Begin with the line that contains "Model this object" and end with the line that contains "unit_d = 470; // [300:1:620]", transcribing exactly each line in that stretch and no other.

**Input for this task**
========================

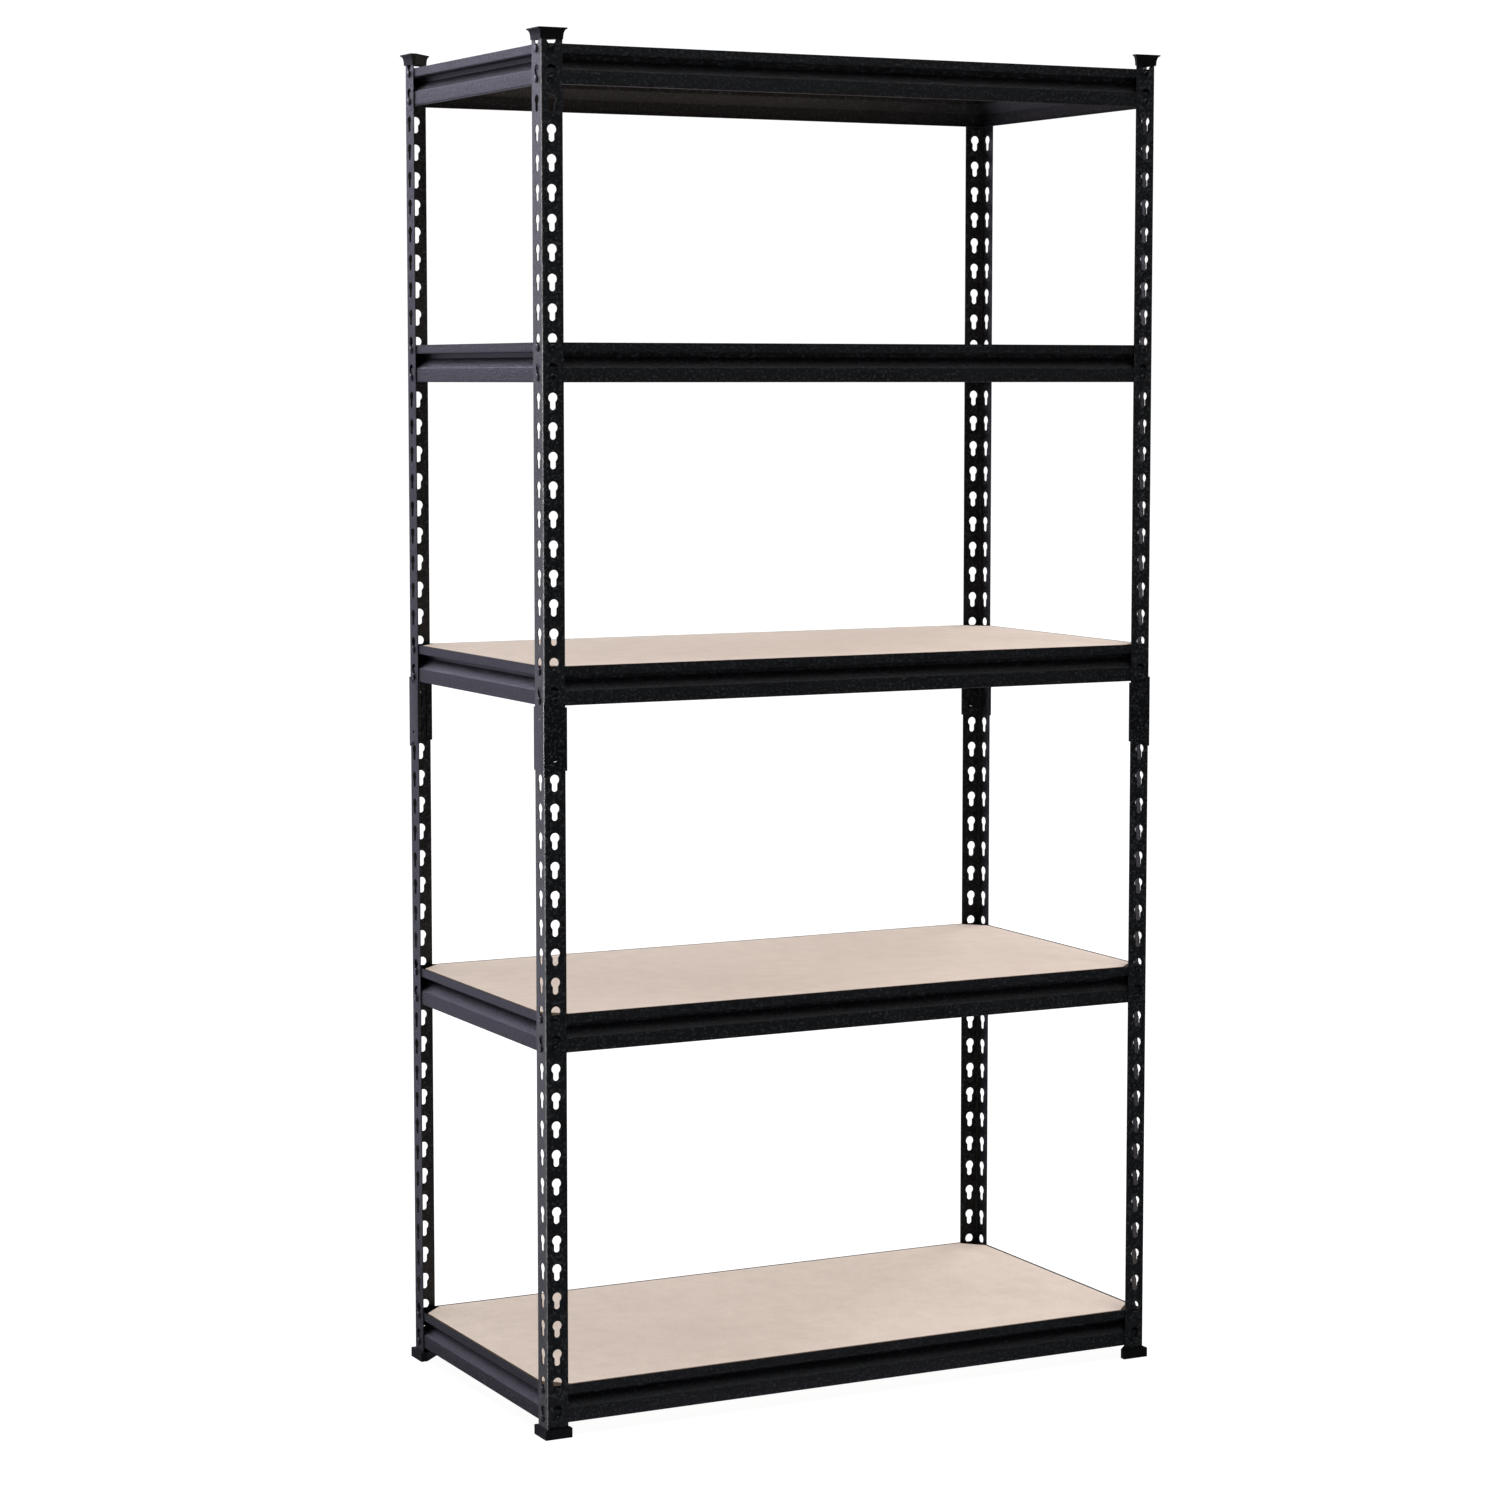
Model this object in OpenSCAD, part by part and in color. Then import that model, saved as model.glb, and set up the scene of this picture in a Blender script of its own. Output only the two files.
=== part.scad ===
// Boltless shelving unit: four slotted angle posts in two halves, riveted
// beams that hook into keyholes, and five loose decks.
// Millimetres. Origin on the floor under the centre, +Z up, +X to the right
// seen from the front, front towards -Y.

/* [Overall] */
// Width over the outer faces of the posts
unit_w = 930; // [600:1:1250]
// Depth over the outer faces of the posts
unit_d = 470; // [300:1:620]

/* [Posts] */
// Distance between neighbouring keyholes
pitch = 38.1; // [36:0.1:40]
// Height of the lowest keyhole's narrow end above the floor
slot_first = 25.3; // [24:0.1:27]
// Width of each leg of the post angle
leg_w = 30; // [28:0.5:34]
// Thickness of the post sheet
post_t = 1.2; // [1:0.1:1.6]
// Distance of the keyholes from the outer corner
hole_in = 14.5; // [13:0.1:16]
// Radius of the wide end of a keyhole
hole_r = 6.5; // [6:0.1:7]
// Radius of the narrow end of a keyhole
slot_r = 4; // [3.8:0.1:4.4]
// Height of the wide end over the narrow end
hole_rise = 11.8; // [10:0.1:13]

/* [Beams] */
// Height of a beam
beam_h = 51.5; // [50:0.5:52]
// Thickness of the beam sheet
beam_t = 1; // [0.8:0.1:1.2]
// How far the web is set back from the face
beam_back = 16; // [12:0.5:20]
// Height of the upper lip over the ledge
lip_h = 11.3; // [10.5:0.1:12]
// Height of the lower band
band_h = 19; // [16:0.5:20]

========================

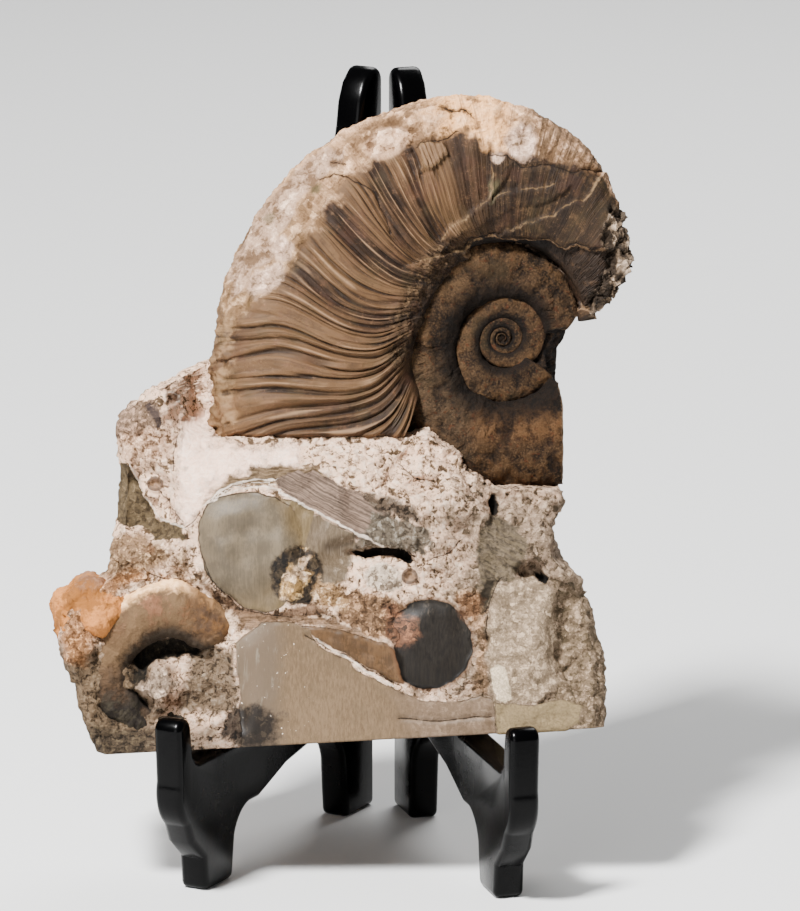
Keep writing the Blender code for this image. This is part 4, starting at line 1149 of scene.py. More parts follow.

========================

**Task answer**
Model this object in OpenSCAD, part by part and in color. Then import that model, saved as model.glb, and set up the scene of this picture in a Blender script of its own. Output only the two files.
=== part.scad ===
// Boltless shelving unit: four slotted angle posts in two halves, riveted
// beams that hook into keyholes, and five loose decks.
// Millimetres. Origin on the floor under the centre, +Z up, +X to the right
// seen from the front, front towards -Y.

/* [Overall] */
// Width over the outer faces of the posts
unit_w = 930; // [600:1:1250]
// Depth over the outer faces of the posts
unit_d = 470; // [300:1:620]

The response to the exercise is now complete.